Bioengineering PhD Student Awarded at the XCOR Student Showcase Competition

Thursday, 28 April 2011
Paul Melo

Paul Melo

A team consisting of Paulo Melo and MIT students was awarded with an honorable mention for their project under the theme of "A Proactive Approach to Exploring New Life Forms and Formations of the Ocean’s Depths through the Use of Robots" and won the second prize for another project entitled "Lifelike Robotic Birds for Remote Exploration of the Amazon Rainforest", both presented in the XCOR Student Showcase Competition, a contest of revolutionary ideas for the 21st century sponsored by MIT.

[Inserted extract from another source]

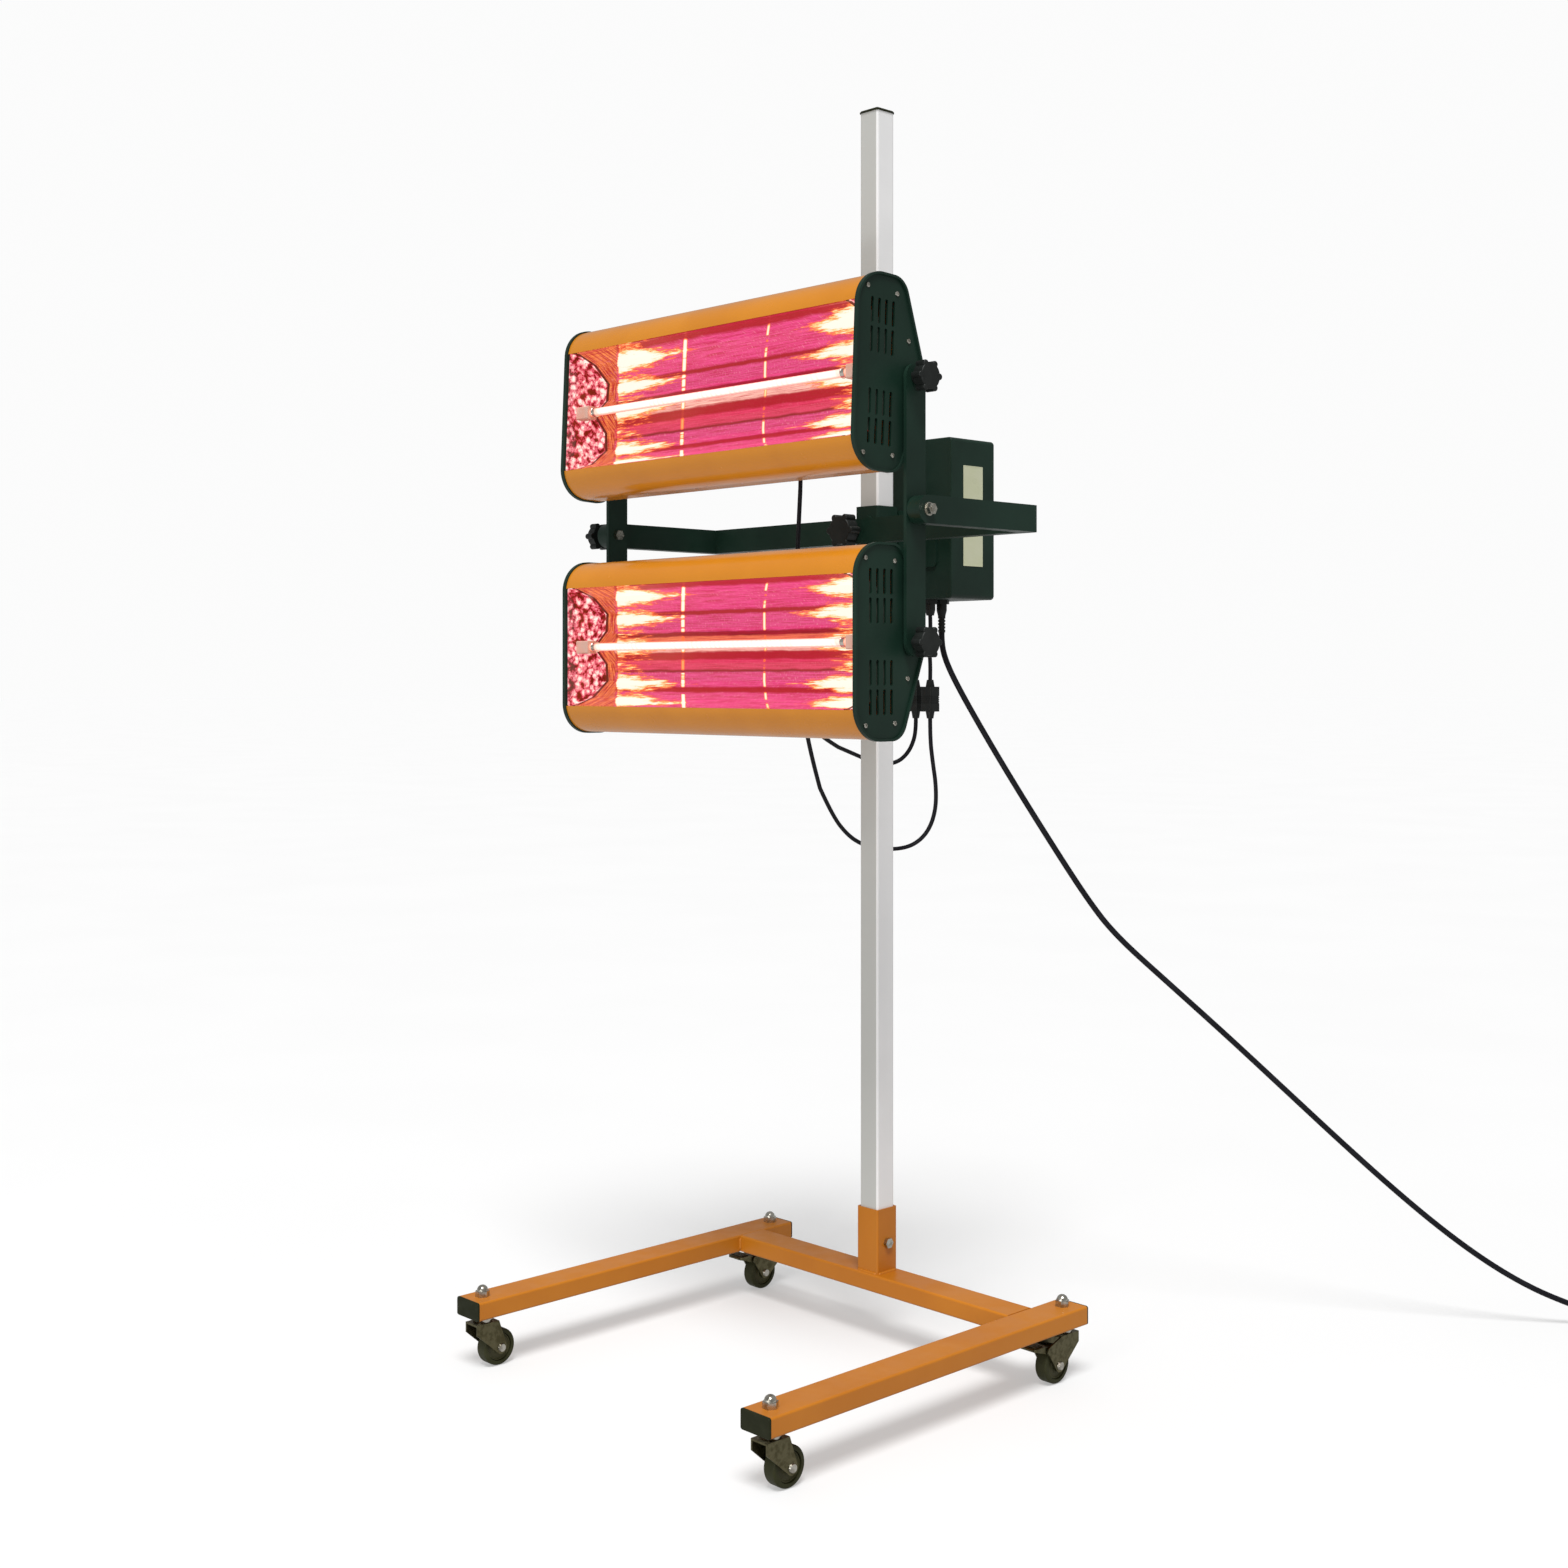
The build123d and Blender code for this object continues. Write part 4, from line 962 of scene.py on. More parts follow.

The team initially put out to tender three projects, two of which were among the five finalists of the Student Showcase. To reach the final stage, it was requested that the team was split in two, therefore Paulo's name is no longer associated with the proposal regarding th exploration of the Amazon Rainforest". Still, this project also had its authorship.

The Ocean Exploration project - entitled "A Proactive Approach to Exploring New Life Forms and Formations of the Ocean’s Depths through the Use of Robots" - proposes to explore the deep waters of the oceans by creating a team of autonomous robots capable of working in the underwater environment in a synchronized manner. Together, these robots would track, vizualize, and characterize social patterns of behavior, mating rituals, and feeding habits of some of the most elusive and/or undiscovered deep water marine organisms.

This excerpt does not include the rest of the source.